There is one limitation of using subresource integrity. If our resources are likely to change, then we won't be able to set the integrity attribute, otherwise our site will stop properly functioning once the resource is updated. This is particularly problematic if we use non versioned resources. This will be the case if we use many of the Google services like Google Analytics or Google Tag Manager.

Check if the provider offers versioned resources and use those along with subresource integrity where possible. In our example above, the CDN does provide mutable versions of AlpineJS, but it is better to use a tried and tested version that we can lockdown in our code.

If the provider doesn't provide immutable resources, there's not much we can do about it. We have to determine if the risk of using the resource is justifiable.

It's important we use trustworthy sources regardless of whether or not we can use subresource integrity. If we can't then it's extra important. Big providers like Google are likely to have many safeguards in place to prevent malicious code making its way into their services.

npm packages

SRI provides a great way of verifying resources requested directly from our HTML. This does not help us if we are using npm packages that directly load a third-party source through JavaScript. For example, several npm packages embed code from the cdn.polyfill.io service. We need to be vigilant of the packages we use and check them for vulnerabilities as compromises are announced.

Similar to mutable resources, it's important we use trustworthy sources for our packages.

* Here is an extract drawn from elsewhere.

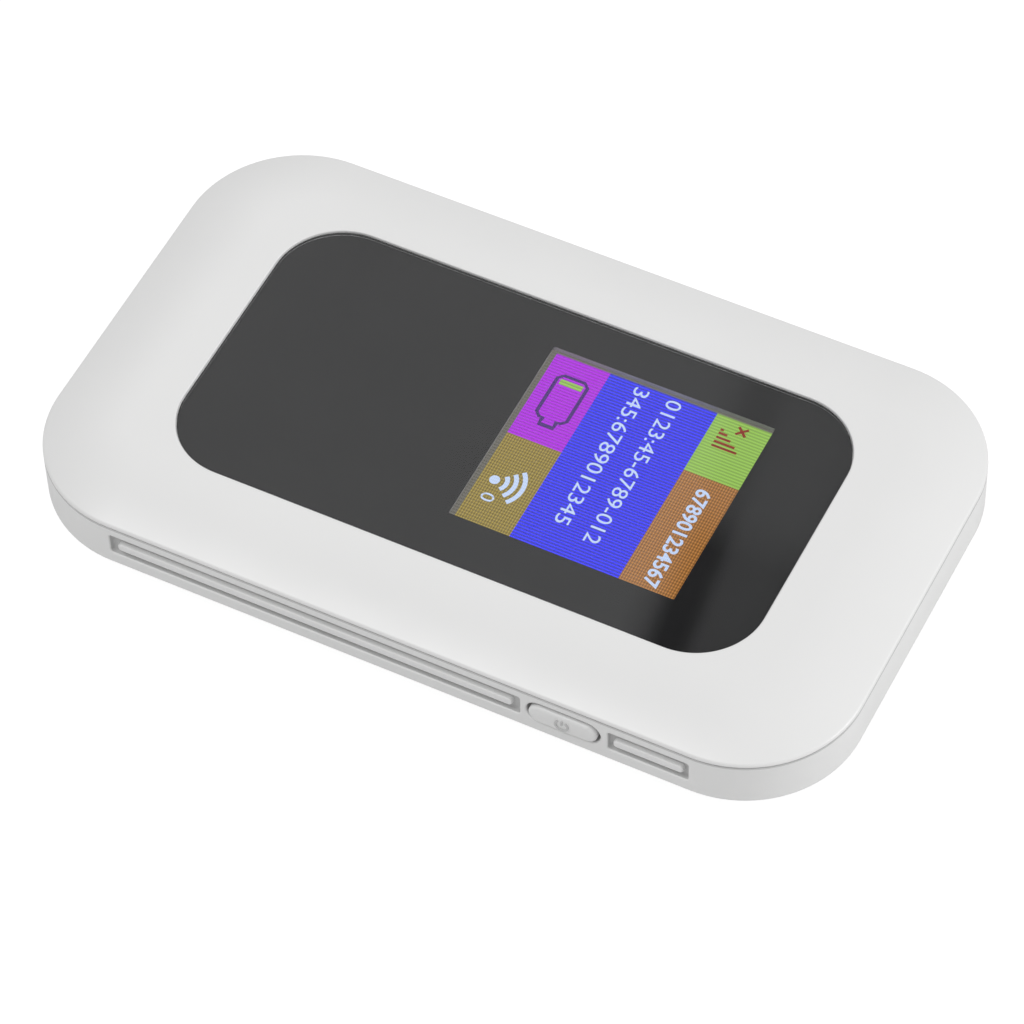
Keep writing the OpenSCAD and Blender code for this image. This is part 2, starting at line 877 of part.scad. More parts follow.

One additional precaution we can take is to ensure we are making use of a lock file. When we run npm install a package-lock.json file is generated automatically. Similarly, if we make changes to our installed packages the lock file updates. This lock file wants committing and used to install packages whenever someone is setting up a copy of code, testing or making a deployment. We can do this by using npm ci (instead of npm install); this will check that the packages being installed haven't been modified. The lock file contains cryptographic hashes (like used with SRI) that ensures files haven't been tampered with.

Summary

Using third-party resources introduces a real risk to our websites. However, subresource integrity provides a widely supported means of securing against compromises. If a resource is manipulated to deliver malware, these checks will ensure the only impact on our users is a reduction in functionality. This would be a far greater outcome than our users being put at risk.

Sadly, use of the integrity and crossorigin attributes is lacking. Example code often neglects to include these. This leads to poor implementation. As developers, we need to be aware of this and ensure we are writing secure and robust code wherever possible. Just because an example is missing these attributes, it doesn't mean they shouldn't be used.

As for polyfill.io, if your sites are still using this, update your code now. Remove references to this compromised domain. Cloud-based content delivery networks have acted to minimise the vulnerability, but the risk remains. Andrew Betts, the creator of polyfill, wrote back in February that 'no website today requires any of the polyfills in the http://polyfill.io library.' Just get rid!